Bangabandhu remembered at Bekar Hostel

Bangladesh deputy high commissioner in Kolkata Zaki Ahad and other guests pay tribute to the founder of Bangladesh placing garlands at his bust set up in front of the room where he stayed in his student life during 1945-46. Photo: Vaskar Mukhaji, Kolkata
Bangladesh deputy high commissioner in Kolkata Zaki Ahad and other guests pay tribute to the founder of Bangladesh placing garlands at his bust set up in front of the room where he stayed in his student life during 1945-46. Photo: Vaskar Mukhaji, Kolkata

National Mourning Day was observed in a befitting manner paying homage to Bangabandhu Sheikh Mujibur Rahman at his former hostel room at Bekar Hostel in Kolkata.
Bangladesh deputy high commissioner in Kolkata Zaki Ahad and other guests paid tribute to the founder of Bangladesh placing garlands at his bust set up in front of the room where he stayed in his student life during 1945-46.
Bangabandhu Sheikh Mujibur Rahman spent a span of his student life at the room-24 at the hostel located at 8 Smith Lane in Kolkata.
Sonali Bank, Biman Bangladesh offices at Kolkata and some social and cultural organisations also took part in the National Mourning Day programme in Kolkata.
A special munazat was offerred on the occasion.

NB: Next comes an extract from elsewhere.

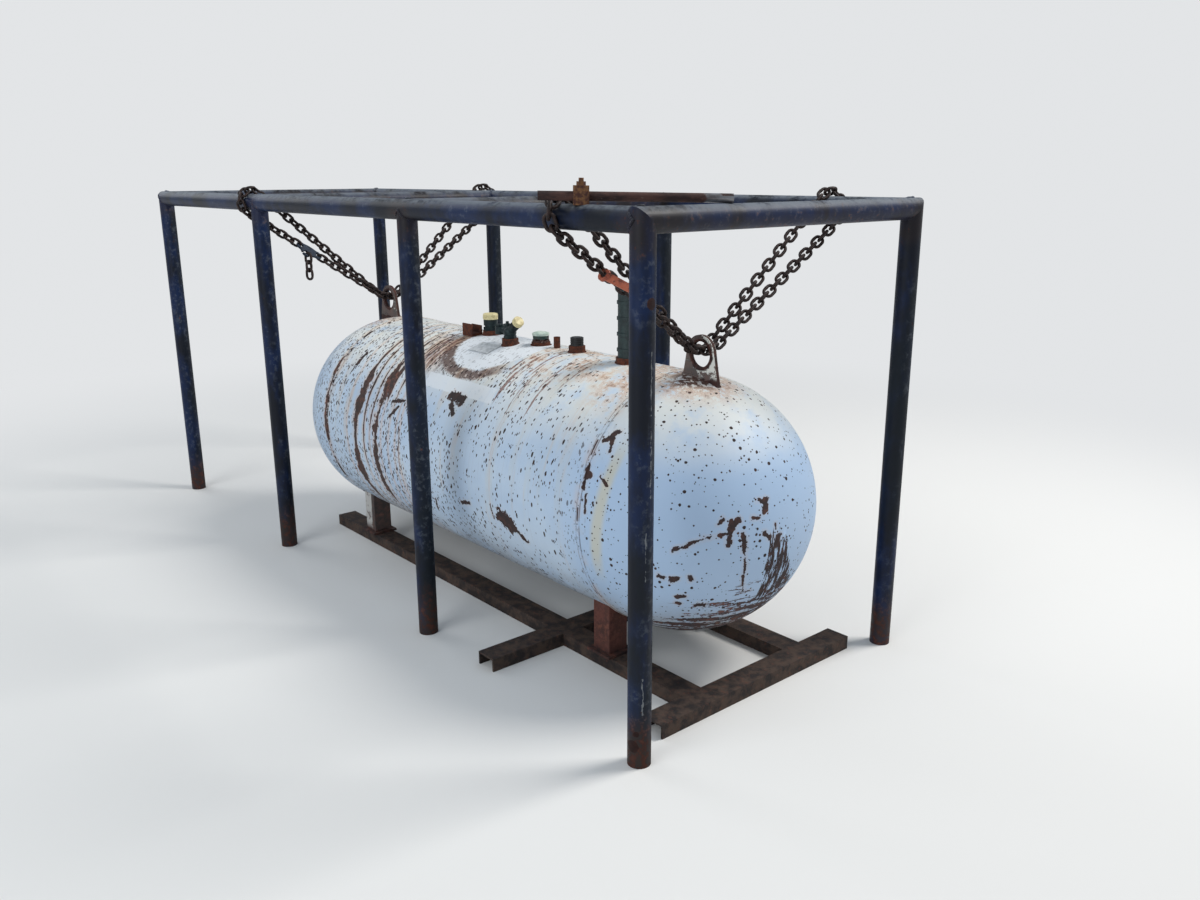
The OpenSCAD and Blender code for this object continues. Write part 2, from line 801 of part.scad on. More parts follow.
module chain_tail() {
    first = back_pitch / 2 + bearing;
    color("saddlebrown") translate([lug_back_x, 0, 0]) mirror([0, 1, 0])
    for (k = [0 : tail_links - 1])
        translate(tail_top - [0, 0, first + k * back_pitch])
        rotate([0, -90, atan2(jaw_level[1], jaw_level[0]) - 90 + 90 * k])
        link(back_pitch);
}

// Loose bar that lies across the near rail and the front rail
bar_z = rail_h + pipe_r + clamp_jaw + bar_d / 2;
bar_turn = atan2(bar_cross_y, bar_cross_x);
bar_span = norm([bar_cross_x, bar_cross_y]);
bar_tilt = atan2(clamp_jaw - seat, bar_span);

// Places things along the bar; x = 0 is above the near rail, where the clamp lifts the bar
module on_bar() {
    translate([front_x - bar_cross_x, -rail_y, bar_z]) rotate([0, bar_tilt, bar_turn]) children();
}

module loose_bar() {
    color("sienna") on_bar() translate([-bar_over_near, 0, 0]) rotate([0, 90, 0])
    cylinder(d = bar_d, h = bar_over_near + bar_span + bar_over_front);
}

// Clamp block round the bar, saddled on the near rail, with its bolt on top
clamp_l = 36;
clamp_w = 44;
clamp_top = bar_d / 2 + 13;
clamp_low = bar_d / 2 + clamp_jaw + 2;

module bar_clamp() {
    color("peru") {
        difference() {
            on_bar() translate([-clamp_l / 2, -clamp_w / 2, -clamp_low])
            cube([clamp_l, clamp_w, clamp_top + clamp_low]);
            on_bar() translate([-clamp_l, 0, 0]) rotate([0, 90, 0])
            cylinder(d = bar_d, h = 2 * clamp_l);
            long_axis_cutter(-1);
        }
        on_bar() translate([0, 0, clamp_top - 1]) cylinder(d = 22, h = 10, $fn = 6);
        on_bar() translate([0, 0, clamp_top + 8]) cylinder(d = 12, h = 9);
    }
}

tank_shell();
tank_head_front();
tank_head_back();
lug(lug_front_x);  // lug_front
lug(lug_back_x);  // lug_back
legs_front();
legs_back();
couplings();
filler_valve();
filler_cap();
service_valve();
service_cap();
relief_valve();
relief_cap();
stub_pipe();
ribbed_plug();
riser();
hood_bracket();
bare_plate();
post_near_1();
post_near_2();
post_near_3();
post_near_4();
post_far_1();
post_far_2();
post_far_3();
post_far_4();
rail_near();
rail_far();
rail_front();
rail_mid_front();
rail_mid_back();
rail_back();
runner_near();
runner_far();
tie_front();
tie_mid();
chain_front();
chain_back();
binder_lever();
grab_hook();
chain_tail();
loose_bar();
bar_clamp();
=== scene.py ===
import json
import math

import bmesh
import bpy
import numpy as np
from mathutils import Matrix, Vector


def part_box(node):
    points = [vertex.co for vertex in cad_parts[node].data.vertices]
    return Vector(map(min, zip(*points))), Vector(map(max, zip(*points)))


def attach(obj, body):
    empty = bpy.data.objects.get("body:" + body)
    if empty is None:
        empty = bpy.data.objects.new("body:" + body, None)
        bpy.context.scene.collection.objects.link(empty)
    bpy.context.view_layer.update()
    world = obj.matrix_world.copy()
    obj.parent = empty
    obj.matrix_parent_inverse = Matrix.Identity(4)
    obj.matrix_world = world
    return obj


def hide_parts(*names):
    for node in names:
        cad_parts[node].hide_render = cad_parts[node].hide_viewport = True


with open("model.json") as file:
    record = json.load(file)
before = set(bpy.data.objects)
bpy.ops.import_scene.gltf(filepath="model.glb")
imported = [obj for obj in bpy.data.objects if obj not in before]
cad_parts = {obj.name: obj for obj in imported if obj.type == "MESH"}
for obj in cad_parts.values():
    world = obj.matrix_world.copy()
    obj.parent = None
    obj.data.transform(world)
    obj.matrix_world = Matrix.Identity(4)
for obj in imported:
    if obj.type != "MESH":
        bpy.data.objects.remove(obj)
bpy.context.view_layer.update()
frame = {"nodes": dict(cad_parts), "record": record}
print("frame loaded with", len(frame["nodes"]), "nodes")


def nodeBox(name):
    low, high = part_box(name)
    return Vector(low), Vector(high)


def nodeMiddle(name):
    low, high = nodeBox(name)
    return (low + high) / 2


# The tank's own measures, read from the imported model
shellLow, shellHigh = nodeBox("tank_shell")
tankRadius = (shellHigh.z - shellLow.z) / 2
tankAxisZ = (shellHigh.z + shellLow.z) / 2
frontCentre = nodeBox("tank_head_front")[1].x - tankRadius
backCentre = nodeBox("tank_head_back")[0].x + tankRadius
seamFront, seamBack = shellHigh.x, shellLow.x
arcPerDegree = math.pi / 180 * tankRadius  # metres round the skin

# The frame's measures
railLow, railHigh = nodeBox("rail_near")
pipeRadius = (railHigh.z - railLow.z) / 2
railZ = (railHigh.z + railLow.z) / 2
railY = nodeMiddle("rail_far").y
postX = [nodeMiddle("post_near_%d" % number).x for number in (1, 2, 3, 4)]
lugX = [nodeMiddle("lug_back").x, nodeMiddle("lug_front").x]


def tone(red, green, blue):  # a colour as it is seen, in steps of 255
    return tuple((part / 255) ** 2.2 for part in (red, green, blue)) + (1.0,)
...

The gate of the museum which is set up in Bekar Hostel in Kolkata where Bangabandhu stayed in student life. Photo: Vaskar Mukhaji, Kolkata
The gate of the museum which is set up in Bekar Hostel in Kolkata where Bangabandhu stayed in student life. Photo: Vaskar Mukhaji, Kolkata

Bekar Hostel was established in 1910 for Muslim students of the Calcutta University. But most of the seats were reserved for the students of then Islamia College which now has been renamed as Maulana Azad College.
Bangabandhu Sheikh Mujibur Rahman stayed at the hostel when he was studying at Islamia College in Kolkata between 1945 and 1946.
Former West Bengal chief minister Jyoti Basu took an initiative to build a museum merging rooms-23 and room-24 at the hostel on a request of the then Bangladesh government in 1998.
Late on 31 July, 1998, former Kolkata higher education minister Satya Sadhan Chakraborty inaugurated the museum.
Bed, chair, table and shelf used by Sheikh Mujibur Rahman are kept in the room.